+++ Material to process +++

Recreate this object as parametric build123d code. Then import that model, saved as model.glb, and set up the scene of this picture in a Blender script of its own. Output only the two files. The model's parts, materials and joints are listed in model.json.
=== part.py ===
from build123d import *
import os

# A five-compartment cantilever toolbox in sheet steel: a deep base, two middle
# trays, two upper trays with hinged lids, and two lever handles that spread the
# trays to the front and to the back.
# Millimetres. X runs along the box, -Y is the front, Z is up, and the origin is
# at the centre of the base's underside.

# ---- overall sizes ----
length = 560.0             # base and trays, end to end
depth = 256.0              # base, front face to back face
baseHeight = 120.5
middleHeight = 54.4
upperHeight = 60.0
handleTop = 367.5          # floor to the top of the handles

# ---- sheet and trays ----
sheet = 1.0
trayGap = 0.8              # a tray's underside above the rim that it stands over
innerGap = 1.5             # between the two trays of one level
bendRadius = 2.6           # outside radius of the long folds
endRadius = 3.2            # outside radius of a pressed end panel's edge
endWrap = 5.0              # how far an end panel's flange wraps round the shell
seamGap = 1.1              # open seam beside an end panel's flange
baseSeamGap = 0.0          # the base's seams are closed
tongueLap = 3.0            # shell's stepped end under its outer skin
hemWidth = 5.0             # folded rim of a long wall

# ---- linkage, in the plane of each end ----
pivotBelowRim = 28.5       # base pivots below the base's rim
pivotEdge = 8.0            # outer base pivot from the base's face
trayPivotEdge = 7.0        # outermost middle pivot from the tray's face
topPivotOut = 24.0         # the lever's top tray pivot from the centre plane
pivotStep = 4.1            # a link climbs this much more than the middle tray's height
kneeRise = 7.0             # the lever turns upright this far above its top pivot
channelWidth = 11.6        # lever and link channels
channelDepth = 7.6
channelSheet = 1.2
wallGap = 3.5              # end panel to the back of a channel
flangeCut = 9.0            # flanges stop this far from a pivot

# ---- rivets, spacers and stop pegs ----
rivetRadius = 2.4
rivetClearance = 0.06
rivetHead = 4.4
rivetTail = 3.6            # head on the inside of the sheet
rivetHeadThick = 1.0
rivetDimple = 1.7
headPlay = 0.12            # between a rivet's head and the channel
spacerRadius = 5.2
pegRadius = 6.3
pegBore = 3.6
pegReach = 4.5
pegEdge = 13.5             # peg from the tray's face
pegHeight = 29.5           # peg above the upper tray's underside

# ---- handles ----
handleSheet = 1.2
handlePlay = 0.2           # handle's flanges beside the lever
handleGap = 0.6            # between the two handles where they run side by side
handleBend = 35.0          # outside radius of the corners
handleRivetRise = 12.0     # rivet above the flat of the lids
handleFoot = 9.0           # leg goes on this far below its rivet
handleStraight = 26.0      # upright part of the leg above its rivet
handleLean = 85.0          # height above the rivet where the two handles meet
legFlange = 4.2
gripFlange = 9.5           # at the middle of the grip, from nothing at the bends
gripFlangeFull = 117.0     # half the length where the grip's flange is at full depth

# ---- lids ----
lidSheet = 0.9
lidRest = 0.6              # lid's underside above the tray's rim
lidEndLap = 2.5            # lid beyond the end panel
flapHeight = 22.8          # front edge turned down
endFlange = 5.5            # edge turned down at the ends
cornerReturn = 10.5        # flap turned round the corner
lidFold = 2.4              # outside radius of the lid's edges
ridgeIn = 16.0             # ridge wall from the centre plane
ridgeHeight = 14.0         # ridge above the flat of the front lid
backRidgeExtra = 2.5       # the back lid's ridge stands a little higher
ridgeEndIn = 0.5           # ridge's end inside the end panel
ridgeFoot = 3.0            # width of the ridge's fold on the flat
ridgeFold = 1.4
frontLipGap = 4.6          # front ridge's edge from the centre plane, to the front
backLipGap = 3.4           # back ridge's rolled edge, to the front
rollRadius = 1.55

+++
+++ Material to process +++

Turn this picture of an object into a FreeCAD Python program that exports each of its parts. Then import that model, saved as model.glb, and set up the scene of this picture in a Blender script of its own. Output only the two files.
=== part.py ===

+++

The first line to be transcribed is the one containing "Recreate this object", and the last is the one containing "handleTop = 367.5". Transcribe exactly those lines and nothing else.

Finished exercise
Recreate this object as parametric build123d code. Then import that model, saved as model.glb, and set up the scene of this picture in a Blender script of its own. Output only the two files. The model's parts, materials and joints are listed in model.json.
=== part.py ===
from build123d import *
import os

# A five-compartment cantilever toolbox in sheet steel: a deep base, two middle
# trays, two upper trays with hinged lids, and two lever handles that spread the
# trays to the front and to the back.
# Millimetres. X runs along the box, -Y is the front, Z is up, and the origin is
# at the centre of the base's underside.

# ---- overall sizes ----
length = 560.0             # base and trays, end to end
depth = 256.0              # base, front face to back face
baseHeight = 120.5
middleHeight = 54.4
upperHeight = 60.0
handleTop = 367.5          # floor to the top of the handles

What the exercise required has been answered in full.